San Diego State University has been awarded a $1.24 million grant from the Conrad Prebys Foundation to make its master of social work program more financially accessible to students from diverse backgrounds, the school announced Wednesday.
The grant is intended to address a critical shortage of behavioral health workers, “a need exacerbated by the stress and isolation many experienced during the COVID-19 pandemic,” a statement from the university reads. It will also help graduates of the program on their path to becoming licensed clinical social workers in California.
Stipends will be granted over two years to 10 MSW students who have a specific interest in youth behavioral health services and whose cultural and linguistic backgrounds make them well-suited to address the needs of underserved communities.
“This extra support goes a long way in helping students persist through the program,” said Natasha Bliss, director of strategic partnerships in the Division of Research and Innovation and co-principal investigator on the grant.
Jong Won Min, director of SDSU’s School of Social Work, said many of the school’s students have been influenced by the encouragement of a social worker at some point during their lives and want to give back to the community in similar ways.
“The students that we have here in School of Social Work — none of them are here for selfish reasons, but for the altruistic motivation that they have,” Min said. “They are there spending their resources and time to learn how to professionally help others.”
The grant will also support 40 MSW candidates and graduates toward licensure by funding supervision at the nonprofit organizations where they work. MSW graduates working toward licensure frequently pay out-of-pocket for supervision at large companies or organizations, according to SDSU.
The new program will help support alumni who are passionate about working with small community-based organizations.
Preference will be given to MSW stipend and licensure supervision applicants who speak Amharic (the official language of Ethiopia), Arabic, Burmese, Khmer, Somali, Spanish or Vietnamese to help “serve those communities and facilitate their clients’ access to the health system and reduce the stigma surrounding behavioral health,” the SDSU statement read.
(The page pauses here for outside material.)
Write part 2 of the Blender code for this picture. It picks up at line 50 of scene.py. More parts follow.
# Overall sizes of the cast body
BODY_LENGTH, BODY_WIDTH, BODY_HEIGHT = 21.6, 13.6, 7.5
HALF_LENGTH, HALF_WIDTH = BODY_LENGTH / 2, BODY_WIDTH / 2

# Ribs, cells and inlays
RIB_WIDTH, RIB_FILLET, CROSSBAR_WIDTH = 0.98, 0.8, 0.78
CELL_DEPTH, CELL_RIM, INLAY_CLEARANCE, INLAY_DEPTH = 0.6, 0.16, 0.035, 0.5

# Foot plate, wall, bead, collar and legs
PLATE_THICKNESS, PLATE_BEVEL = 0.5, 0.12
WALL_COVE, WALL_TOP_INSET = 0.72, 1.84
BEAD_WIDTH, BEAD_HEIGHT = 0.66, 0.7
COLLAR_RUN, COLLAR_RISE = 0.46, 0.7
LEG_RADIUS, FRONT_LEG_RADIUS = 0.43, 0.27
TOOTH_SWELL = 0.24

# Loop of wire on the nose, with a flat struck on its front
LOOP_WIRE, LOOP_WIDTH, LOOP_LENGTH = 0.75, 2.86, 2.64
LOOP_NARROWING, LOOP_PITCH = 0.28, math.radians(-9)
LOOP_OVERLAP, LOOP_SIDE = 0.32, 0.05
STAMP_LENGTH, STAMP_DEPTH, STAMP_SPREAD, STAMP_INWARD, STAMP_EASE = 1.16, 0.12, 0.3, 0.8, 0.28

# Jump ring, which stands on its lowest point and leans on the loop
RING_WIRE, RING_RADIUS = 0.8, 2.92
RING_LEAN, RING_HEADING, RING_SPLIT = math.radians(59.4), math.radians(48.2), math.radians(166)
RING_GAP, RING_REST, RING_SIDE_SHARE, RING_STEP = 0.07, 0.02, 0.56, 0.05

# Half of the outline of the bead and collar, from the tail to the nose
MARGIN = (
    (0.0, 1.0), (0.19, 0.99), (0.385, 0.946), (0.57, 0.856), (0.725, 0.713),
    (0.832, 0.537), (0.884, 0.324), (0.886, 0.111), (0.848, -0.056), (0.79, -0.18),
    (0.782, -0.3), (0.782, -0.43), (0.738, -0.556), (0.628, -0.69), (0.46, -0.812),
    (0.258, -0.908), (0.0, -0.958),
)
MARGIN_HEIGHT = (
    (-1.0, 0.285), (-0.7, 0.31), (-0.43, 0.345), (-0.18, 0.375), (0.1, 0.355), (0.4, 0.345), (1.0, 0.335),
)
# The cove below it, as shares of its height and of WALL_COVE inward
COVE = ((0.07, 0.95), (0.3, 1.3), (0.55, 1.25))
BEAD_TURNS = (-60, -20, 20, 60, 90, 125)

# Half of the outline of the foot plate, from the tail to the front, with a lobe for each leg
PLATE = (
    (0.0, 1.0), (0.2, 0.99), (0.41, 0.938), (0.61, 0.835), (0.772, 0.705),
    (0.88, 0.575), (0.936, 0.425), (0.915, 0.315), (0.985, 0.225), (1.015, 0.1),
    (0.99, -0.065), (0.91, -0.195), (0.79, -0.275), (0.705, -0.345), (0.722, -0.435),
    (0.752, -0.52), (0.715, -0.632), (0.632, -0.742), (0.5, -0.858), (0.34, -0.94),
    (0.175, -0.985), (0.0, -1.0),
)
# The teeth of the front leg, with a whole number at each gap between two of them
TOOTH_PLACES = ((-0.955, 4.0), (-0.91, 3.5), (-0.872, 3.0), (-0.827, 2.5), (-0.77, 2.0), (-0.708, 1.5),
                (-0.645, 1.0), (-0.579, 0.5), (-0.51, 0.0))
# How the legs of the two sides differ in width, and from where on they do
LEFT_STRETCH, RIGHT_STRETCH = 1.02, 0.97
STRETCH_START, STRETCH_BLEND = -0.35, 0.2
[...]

“Supporting career pathways for students and alumni with lived experience in the communities they serve will help ensure that our vulnerable youth will have the opportunity to benefit from behavioral health services that are targeted to their specific needs,” said Hala Madanat, professor in the School of Public Health and vice president for research and innovation.
“What’s more, the partnership with the Prebys Foundation will have a ripple effect on the larger community by increasing the overall pool of well- qualified social workers in the region.”